10/31/2002 10:46:00 AM BRIAN PERRY/ Vote early and often
By BRIAN PERRY
Reasonable Right
A week before Election Day, President Bush signed into law The Help America Vote Act of 2002, saying, “Americans are a self-governing people, and the central commitment of self-government is free and fair elections.”
Bush continued, “The vitality of America’s democracy depends on the fairness and accuracy of America’s elections. Over two centuries our country has broadened the right to vote and sealed that right in law, making our government more accountable to the people, and more representative of the people. When problems arise in the administration of elections we have a responsibility to fix them. Every registered voter deserves to have confidence that the system is fair and elections are honest, that every vote is recorded, and that the rules are consistently applied.”
This legislation does a lot, but fails the Voter ID test. Thus, insuring that Mississippi politics remains interesting, and we can continue to debate common sense solutions to voter integrity problems. The law is a result of studies and suggested legislation from a national commission chaired by former Presidents Ford and Carter. The Bush Administration created the commission following the confusion of the 2000 Election. (Remember the Florida recounts with the hanging and pregnant chads?) While the law does not create exceptional means to prevent future confusion, it does form procedures to handle that confusion if and when it occurs. Essentially, it creates further legislation to argue over in Court.
Don’t get me wrong; there are many strong points to this law. Perhaps the most effective portion of the law is the financial empowerment of states to address their own local problems. The law provides $3.9 billion in federal grants to the states over the next three years to replace old ballot counting machines like punch card and lever voting machines, and to improve voter education and poll worker training.
Mississippi has eleven counties that use the punch card system and ten counties that use the lever machines. A bulk of the eighty-two counties use optical scanners either centrally scanned (fifty-three counties) or scanned at the precinct (seven counties).
Only Hinds County has moved into a new era of voting technology. After spending $1.5 million on 550 touch screen machines, Hinds County hopes to produce a more accurate election for her 123,000 registered voters. This coming election will be the first real use of these machines, though the Hinds County Election Commission has toured the county these past few months with the machines doing voter education.
Federal grants could assist other Mississippi counties in moving away from error prone machines and toward the next generation in voting technology. In other provisions, citizens registering to vote must prove their identification, though they do not have to do so again when they cast their vote. Each polling place must have at least one handicapped accessible voting machine. And beginning Jan. 1, first-time voters who register to vote by mail will have to provide identification at the polls the first time they cast a ballot.
By 2004, if someone shows up to vote and their registration is in doubt, poll workers must provide a “provisional ballot” which can be held until proper registration is verified. By 2006, states will be required to maintain computerized, statewide voter registration lists linked to their driver’s license databases. States will also be required to have voting machines that allow voters to confirm and if desired change the way they marked their ballot before finally casting it.

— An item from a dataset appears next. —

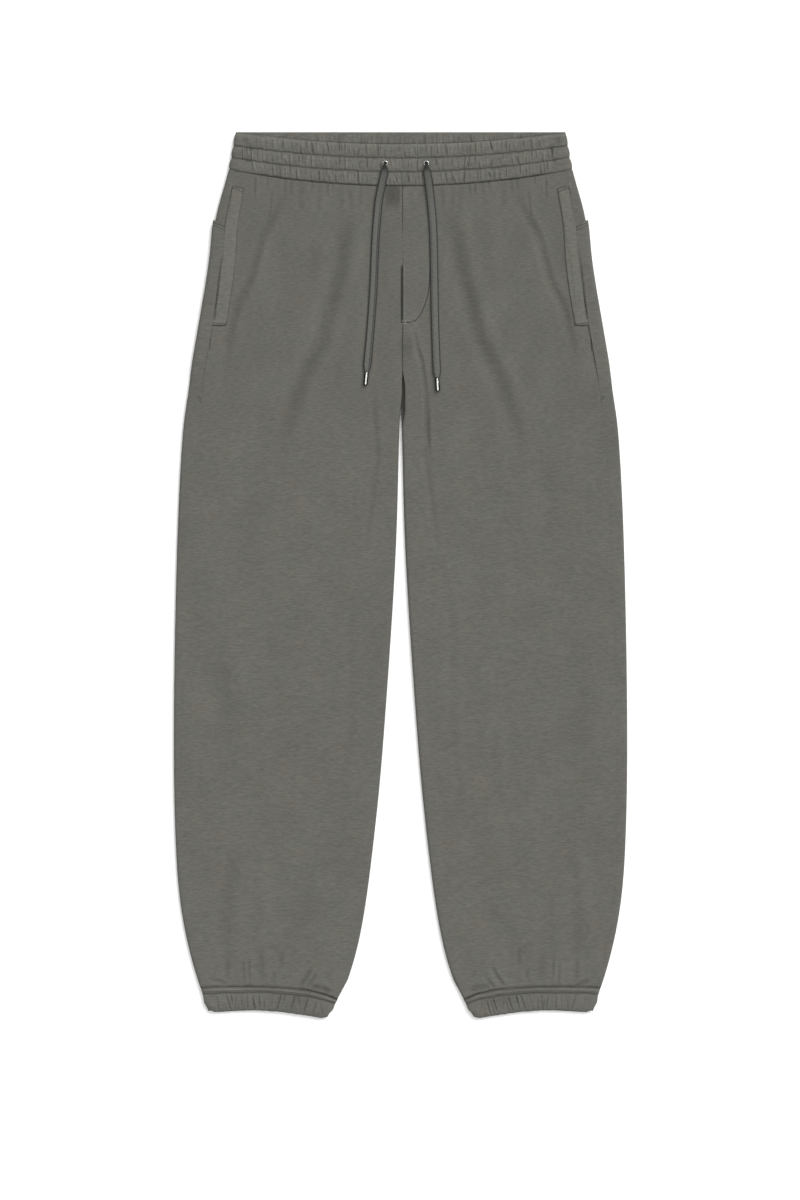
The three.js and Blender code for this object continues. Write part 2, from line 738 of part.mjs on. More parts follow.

It remains to be seen what effects this legislation will have on Mississippi’s, Louisiana’s and Kentucky’s 2003 statewide elections. This federal law also creates new criminal penalties for providing false information in the election process, and punishes those guilty of conspiracy to deprive voters of a fair election. Under these national guidelines, every state must have a fair procedure for hearing and resolving voter complaints and insure that the voting methods are reasonably accurate and without error.
Closing the signing ceremony, President Bush explained, “The administration of elections is primarily a state and local responsibility. The fairness of all elections, however, is a national priority. And through these reforms, the federal government will help state and local officials to conduct elections that have the confidence of all Americans.”
Louisiana Gov. Huey Long would admonish supporters to vote early and often. Senator Lyndon Johnson’s get-out-the-vote campaigns in Texas were so effective they got the vote out of scores of citizens all registered to vote from, and residing in, cemeteries. Al Gore was confident that if the votes were recounted enough times, eventually there would be a result he would be happy with in Florida.
Voter irregularities are a historic part of the American election system. But it is a piece of history best left in the past. This legislation does not hold all the answers, but it is a decent first step, if just only in providing for modern voting machines and moving us toward a more comprehensive discussion of election needs.
Brian Perry is a columnist for the Madison County Journal and editor of MagnoliaReport.com.